My respect for the Iraqi government continues to wane as they seem poised to award initial oil development contracts to China, India, Vietnam, and Indonesia rather than to American companies. The amount of money the Iraqis owe us just for military operations is nearly incalculable, and a few oil deals would have been a worthy show of appreciation for all we've done for their country. Instead, the contracts go to our competitors and at least one potential enemy.
While Iraqi lawmakers struggle to pass an agreement on exactly who will award the contracts and how the revenue will be shared, experts say a draft version that passed the cabinet earlier this year will likely uphold agreements previously signed by those countries under Saddam Hussein's government.
I'd like America to step in and void these contracts as the price for doing business with a tyrannical, fascist thugocracy, but as Austin Bay notes it probably is best for the Iraqis to make their own decisions at this point. Still, a little gratitude wouldn't be out of order. Maybe I'm making a big deal out of nothing... I hope Antonia Juhasz is right and American companies do have a plan to participate in the Iraqi oil market.
Steve Kretzmann, executive director of Oil Change International, an industry watchdog group, criticized the draft oil law for allowing long-term oil contracts to be awarded to foreign oil firms, a practice he said was unique in the Middle East."Giving out a few crumbs to the Chinese and Indians is one thing," said Kretzmann, who noted the draft law was seen by both the Bush administration and the International Monetary Fund before it was given to Iraq's parliament. "But the real prize are the contracts that award long-term rights. I think the [Western oil companies] are biding their time."
(As a side note, the practice of giving long-term oil contracts to foreigners is required in the Middle East because few of the oil-producing nations in the region have the knowledge or expertise to exploit their own natural resources.)
Tawfik Hamid, a former member of the Islamist terror group Jemaah Islamiya, has written a brilliant indictment of the Western left's tolerance for violent Islam. He knows whereof he speaks.
It is vital to grasp that traditional and even mainstream Islamic teaching accepts and promotes violence. Shariah, for example, allows apostates to be killed, permits beating women to discipline them, seeks to subjugate non-Muslims to Islam as dhimmis and justifies declaring war to do so. It exhorts good Muslims to exterminate the Jews before the "end of days." The near deafening silence of the Muslim majority against these barbaric practices is evidence enough that there is something fundamentally wrong. ...Yet it is ironic and discouraging that many non-Muslim, Western intellectuals--who unceasingly claim to support human rights--have become obstacles to reforming Islam. Political correctness among Westerners obstructs unambiguous criticism of Shariah's inhumanity. They find socioeconomic or political excuses for Islamist terrorism such as poverty, colonialism, discrimination or the existence of Israel. What incentive is there for Muslims to demand reform when Western "progressives" pave the way for Islamist barbarity? Indeed, if the problem is not one of religious beliefs, it leaves one to wonder why Christians who live among Muslims under identical circumstances refrain from contributing to wide-scale, systematic campaigns of terror. ...

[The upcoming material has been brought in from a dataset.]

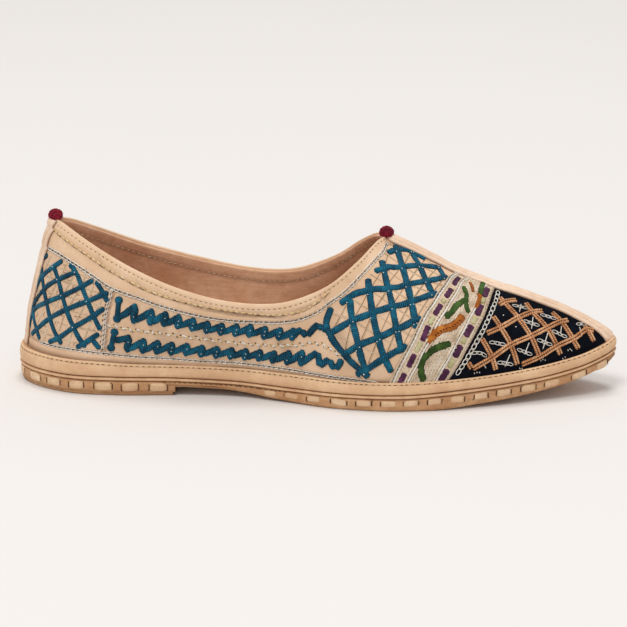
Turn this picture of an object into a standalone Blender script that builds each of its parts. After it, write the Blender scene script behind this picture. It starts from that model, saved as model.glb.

The tendency of many Westerners to restrict themselves to self-criticism further obstructs reformation in Islam. Americans demonstrate against the war in Iraq, yet decline to demonstrate against the terrorists who kidnap innocent people and behead them. Similarly, after the Madrid train bombings, millions of Spanish citizens demonstrated against their separatist organization, ETA. But once the demonstrators realized that Muslims were behind the terror attacks they suspended the demonstrations. This example sent a message to radical Islamists to continue their violent methods. ...

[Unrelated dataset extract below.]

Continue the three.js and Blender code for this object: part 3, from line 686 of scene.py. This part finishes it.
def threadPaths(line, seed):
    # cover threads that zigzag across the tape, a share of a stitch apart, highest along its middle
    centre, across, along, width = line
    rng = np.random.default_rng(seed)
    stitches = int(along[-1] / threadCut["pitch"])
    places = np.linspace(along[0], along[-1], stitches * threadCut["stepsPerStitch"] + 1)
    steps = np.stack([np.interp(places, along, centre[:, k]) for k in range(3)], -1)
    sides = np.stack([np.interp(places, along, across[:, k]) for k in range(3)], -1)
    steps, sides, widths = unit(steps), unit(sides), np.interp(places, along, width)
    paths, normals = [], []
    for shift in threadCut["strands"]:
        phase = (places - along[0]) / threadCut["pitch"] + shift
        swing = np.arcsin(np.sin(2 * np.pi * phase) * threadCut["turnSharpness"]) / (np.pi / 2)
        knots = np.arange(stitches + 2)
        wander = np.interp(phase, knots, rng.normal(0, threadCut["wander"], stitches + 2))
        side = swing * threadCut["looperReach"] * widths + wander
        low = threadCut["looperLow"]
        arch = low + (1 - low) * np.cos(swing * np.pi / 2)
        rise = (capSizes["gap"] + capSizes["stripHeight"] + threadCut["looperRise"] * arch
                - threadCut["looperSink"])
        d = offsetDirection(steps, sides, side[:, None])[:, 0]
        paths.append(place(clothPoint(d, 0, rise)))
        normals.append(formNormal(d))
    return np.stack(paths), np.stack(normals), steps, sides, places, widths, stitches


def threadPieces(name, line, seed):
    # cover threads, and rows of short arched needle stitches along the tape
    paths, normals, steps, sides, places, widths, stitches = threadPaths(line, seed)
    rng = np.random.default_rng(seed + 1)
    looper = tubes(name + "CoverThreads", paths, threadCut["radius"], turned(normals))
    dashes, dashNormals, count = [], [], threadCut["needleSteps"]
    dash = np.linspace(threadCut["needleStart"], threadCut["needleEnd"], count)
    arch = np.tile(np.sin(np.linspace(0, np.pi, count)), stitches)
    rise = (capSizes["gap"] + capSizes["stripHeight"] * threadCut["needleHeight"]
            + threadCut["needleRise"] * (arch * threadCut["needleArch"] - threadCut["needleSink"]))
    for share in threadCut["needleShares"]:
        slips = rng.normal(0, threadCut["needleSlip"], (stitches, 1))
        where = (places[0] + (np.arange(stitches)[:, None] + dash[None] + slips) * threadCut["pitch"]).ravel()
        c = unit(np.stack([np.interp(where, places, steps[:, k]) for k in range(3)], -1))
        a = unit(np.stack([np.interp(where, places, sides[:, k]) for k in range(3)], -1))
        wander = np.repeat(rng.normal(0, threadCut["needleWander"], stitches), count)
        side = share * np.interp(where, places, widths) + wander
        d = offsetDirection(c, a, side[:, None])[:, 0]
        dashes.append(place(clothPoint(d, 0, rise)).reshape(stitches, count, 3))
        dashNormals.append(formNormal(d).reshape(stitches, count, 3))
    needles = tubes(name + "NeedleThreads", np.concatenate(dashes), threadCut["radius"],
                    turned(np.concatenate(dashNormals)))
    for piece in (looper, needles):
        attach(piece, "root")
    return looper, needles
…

Well-meaning interfaith dialogues with Muslims have largely been fruitless. Participants must demand--but so far haven't--that Muslim organizations and scholars specifically and unambiguously denounce violent Salafi components in their mosques and in the media. Muslims who do not vocally oppose brutal Shariah decrees should not be considered "moderates."

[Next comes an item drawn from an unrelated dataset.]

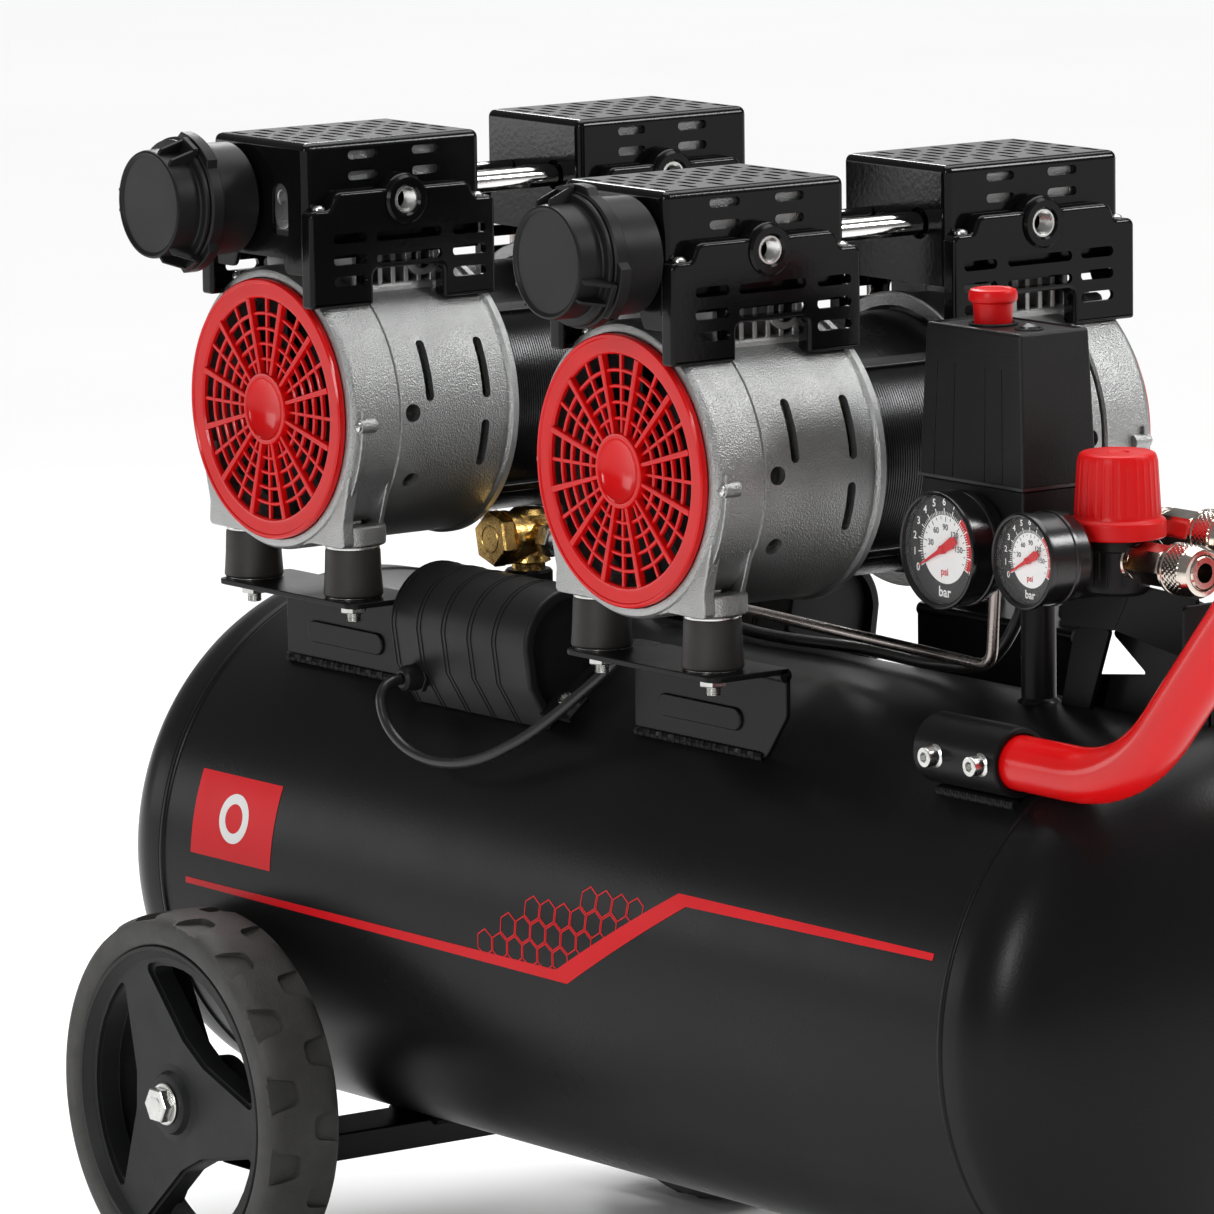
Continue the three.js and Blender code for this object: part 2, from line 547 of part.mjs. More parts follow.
// ---------------------------------------------------------------- air lines, capacitors and drain
function checkValve() {
  const { x, y, z } = VALVE;
  const tee = join(
    rod("z", 11, 165.3, z + 15, [x, y], 16),
    rod("y", 14, y - 16, y + 14, [x, z], 20),
    hexagon("y", 16.5, y - 26, y - 14, [x, z]),
    rod("x", 8, x, x + 22, [y, z], 16),
    hexagon("x", 9.5, x + 18, x + 30, [y, z]),
  );
  return tee;
}

// One pipe gathers the air of both rear heads and brings it to the back of the check valve.
function deliveryPipe() {
  const port = SHAFT_Z + 112;
  const tee = [VALVE.x, 36, 172];
  const toUnit = (x, portX) => {
    const corners = [[x, 60, 172], [x, CYLINDER.y, 190], [x, CYLINDER.y, port]];
    return sweep(bent([tee, ...corners, [portX, CYLINDER.y, port]], 12), 4.5, 22, 6);
  };
  const valveEnd = [[VALVE.x, VALVE.y + 14.4, VALVE.z], [VALVE.x, 18, VALVE.z]];
  const toValve = sweep(bent([...valveEnd, tee], 5), 4.5, 6, 6);
  const knot = rod("z", 7, 166, 178, [VALVE.x, 36], 12);
  return join(toUnit(-322, UNITS[0].x - 44), toUnit(-4, UNITS[1].x - 44), toValve, knot);
}

function reliefTube() {
  const y = VALVE.y;
  const start = [VALVE.x + 30.4, y, VALVE.z];
  const corners = [[-134, y, VALVE.z], [-110, y, 168], [212, y, 160]];
  return sweep(bent([start, ...corners, [218, y, 230.7]], 10), 3, 30, 6);
}

function capacitorBox() {
  const outline = [
    [-101, 106], [-114, 128], ...arc(-86, 148, 31, 180, 20, 8), [-53, 141], [-78, 126.5],
  ];
  const inner = [[-97, 100], [-111.3, 128], ...arc(-86, 148, 28.3, 180, 20, 8), [-55, 143], [-60, 120]];
  const shell = cut(
    plate("x", outline, BOX.x0, BOX.x1),
    plate("x", inner, BOX.x0 + BOX.wall, BOX.x1 - BOX.wall),
  );
  return join(shell, rod("y", 7, -123, -109, [-141, 122], 12));
}

// The capacitor lead leaves the gland, loops down over the tank and rises to the second motor's bracket.
const LEAD = [
  [-141, -123.6, 122], [-141, -129, 121.2], [-140.6, -133.4, 118.6], [-139.4, -136.6, 114.4],
  [-137, -138, 108.5], [-132.5, -138.2, 101.2], [-125, -137.6, 94.4], [-114, -136.6, 89], [-98, -135.4, 86],
  [-80, -133.6, 86.5], [-60, -130.4, 91], [-42, -126.4, 99], [-26, -121.4, 108.5], [-12, -115.6, 119.6],
  [0, -109, 131], [10, -102, 141.6], [19, -95.4, 152],
];
// The drain cock's wing screw under the tank.
function drainScrew() {
  const wings = box(46, 74, -1.5, 1.5, -172, -161);
  const thread = rod("z", 4.6, -163, -142, [60, 0], 12);
  const head = rod("z", 8, -164, -152.4, [60, 0], 12);
  return join(thread, head, wings);
}

node(tankFrame, "check_valve", checkValve(), LOOK.brass);
node(tankFrame, "delivery_pipe", deliveryPipe(), LOOK.steel);
node(tankFrame, "relief_tube", reliefTube(), LOOK.steel);
node(tankFrame, "capacitor_box", capacitorBox(), LOOK.black);
node(tankFrame, "capacitor_lead", bar(LEAD, 3, 36), LOOK.rubber);
node(tankFrame, "drain_screw", drainScrew(), LOOK.brass);

export default machine;
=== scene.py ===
"""Twin-motor oil-free air compressor: the looks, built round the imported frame.

Shapes are drawn in millimetres, about the tank's axis (x along the tank, z up) or about a motor shaft.
They become metres in the machine's frame when piece() makes them into an object. The front is the -Y side.
"""

import math
from functools import reduce

import bmesh
import bpy
import numpy as np
from mathutils import Matrix, Vector


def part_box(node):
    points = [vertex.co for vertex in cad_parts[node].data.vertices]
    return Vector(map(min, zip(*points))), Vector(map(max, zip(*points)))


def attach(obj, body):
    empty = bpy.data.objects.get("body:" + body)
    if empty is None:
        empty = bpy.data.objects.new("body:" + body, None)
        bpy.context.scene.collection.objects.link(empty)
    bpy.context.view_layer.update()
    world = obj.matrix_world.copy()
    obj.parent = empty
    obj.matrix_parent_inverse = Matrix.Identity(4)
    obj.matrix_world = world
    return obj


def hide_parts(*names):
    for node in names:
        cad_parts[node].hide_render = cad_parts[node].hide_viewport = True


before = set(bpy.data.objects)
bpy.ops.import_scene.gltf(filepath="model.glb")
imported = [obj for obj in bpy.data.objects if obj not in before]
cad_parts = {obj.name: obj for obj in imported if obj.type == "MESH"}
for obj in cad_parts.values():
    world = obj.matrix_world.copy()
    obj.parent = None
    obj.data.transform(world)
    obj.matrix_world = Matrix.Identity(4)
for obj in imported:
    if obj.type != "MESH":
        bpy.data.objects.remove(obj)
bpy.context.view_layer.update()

# ---------------------------------------------------------------- places and driving dimensions
MM = 0.001


def middle(node):
    """The middle of a CAD node's box, in millimetres."""
    low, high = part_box(node)
    return (low + high) / 2 / MM


def reach(node, axis):
    """Half the size of a CAD node's box along an axis, in millimetres."""
    low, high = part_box(node)
    return (high - low)["xyz".index(axis)] / 2 / MM


SHAFT_Z = 258  # motor shafts above the tank's axis
SHAFTS = {unit: middle(f"{unit}_stator") for unit in "ab"}
TANK = Vector((middle("tank_shell").x, 0, SHAFTS["a"].z - SHAFT_Z))
TANK_R = 145
SEAM_X = 349.5  # where the domes meet the straight shell
DOME = 70
WHEEL = middle("wheel_hub_front") - TANK
WHEEL_R = reach("wheel_tyre_front", "x")
RIM_R = reach("wheel_hub_front", "x")
FLOOR = -TANK.z
FOOT_X = 46.5
FOOT_Y = 122
BRACKET_TOP = 160.7
FOOT_BAR_X = 295  # the bar that carries the two rubber feet
DRAIN_X = 60
HANDLE_Y = 88
HANDLE_Z = 136
HANDLE_BEND_X = 413  # where the handle starts to rise
HANDLE_TOP_X = 520
HANDLE_RISE = 49  # degrees
HANDLE_BEND = 42
TUBE_R = 13.7
SOCKET_X = (268, 331)

# ---------------------------------------------------------------- camera, at the photograph's angle
CAMERA = Vector((3.5591, -2.7666, 1.0964))
AZIMUTH = math.radians(53.5128)
ELEVATION = math.radians(8.9035)
ROLL = math.radians(-0.7134)


def add_camera():
    """The camera that the photograph was taken with, as fitted to the tank, wheel and grilles."""
    data = bpy.data.cameras.new("camera")
    data.lens = 262.836
    data.sensor_width = 36
    data.clip_end = 200
    camera = bpy.data.objects.new("camera", data)
    forward = Vector(
        (
            -math.sin(AZIMUTH) * math.cos(ELEVATION), math.cos(AZIMUTH) * math.cos(ELEVATION),
            -math.sin(ELEVATION),
        )
    )
    right = Vector((math.cos(AZIMUTH), math.sin(AZIMUTH), 0))
    up = right.cross(forward)
    rolled_right = math.cos(ROLL) * right + math.sin(ROLL) * up
    rolled_up = math.cos(ROLL) * up - math.sin(ROLL) * right
    camera.matrix_world = Matrix.Translation(CAMERA) @ Matrix(
        (rolled_right, rolled_up, -forward)
    ).transposed().to_4x4()
    bpy.context.scene.collection.objects.link(camera)
    bpy.context.scene.camera = camera


add_camera()


# ---------------------------------------------------------------- solids
class Solid:
    """Points in millimetres, faces as tuples of point numbers, and a paint number for each face."""

    def __init__(self, points, faces, paints=None):
        self.points = np.asarray(points, float).reshape(-1, 3)
        self.faces = [tuple(int(i) for i in face) for face in faces]
        self.paints = [0] * len(self.faces) if paints is None else list(paints)

    def __add__(self, other):
        shift = len(self.points)
        faces = self.faces + [tuple(i + shift for i in face) for face in other.faces]
        return Solid(np.vstack([self.points, other.points]), faces, self.paints + other.paints)

    def painted(self, number):
        return Solid(self.points, self.faces, [number] * len(self.faces))

    def moved(self, x=0, y=0, z=0):
        return Solid(self.points + (x, y, z), self.faces, self.paints)

    def turned(self, axis, degrees):
        matrix = np.array(Matrix.Rotation(math.radians(degrees), 3, axis.upper()))
        return Solid(self.points @ matrix.T, self.faces, self.paints)

    def mirrored(self, axis="y"):
        flip = np.ones(3)
        flip["xyz".index(axis)] = -1
        return Solid(self.points * flip, [face[::-1] for face in self.faces], self.paints)

    def shaped(self, change):
        """A copy whose points went through change, which takes and gives an array of points."""
        return Solid(change(self.points.copy()), self.faces, self.paints)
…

It's hard to excerpt because the whole essay is worth reading.
Nancy Pelosi is obviously inept at international diplomacy and has inadvertently (?) handed the Syrian terrorist regime a moderate political victory by attempting to "open a dialog" with the thug Bashar Assad over the objects of President Bush.
"We came in friendship, hope, and determined that the road to Damascus is a road to peace," Pelosi said. She said she and her delegation "expressed [their] concern about Syria's connections to Hizbullah and Hamas," and discussed the issue of terrorists slipping across the Syrian border into Iraq."These are important issues not only in the fight against terrorism, but priorities for us for peace in the Middle East," she said.
Why approach murderers with friendship? They don't share Pelosi's "hope", and they aren't determined to make peace. It's nice that Pelosi is "concerned" about the decades of terror perpetrated by the Syrian regimes, but the Syrians clearly see her visit as an indication that there's some possible compromise to be reached between us and them.
"These people in the United States who are opposing dialogue, I tell them one thing: Dialogue is... the only method to close the gap existing between two countries," Syrian Foreign Minister Walid al-Moallem told reporters after Wednesday's Assad-Pelosi meeting."Everyone knows there are different points of view between Syria and the United States," he said. "We are happy that Mrs. Pelosi and her delegation had the courage and determination to bridge these differences."
"Different points of view" means that they want to blow up innocent people and establish a Muslim Caliphate across the known world, and we don't. Maybe we can meet in the middle! Pelosi is a dangerous fool.
Update:
Paul Geary has a short post about Nancy Pelosi's visit to Syria; the title of the post and the accompanying picture stand alone. "Feminist in the US; subservient in Syria."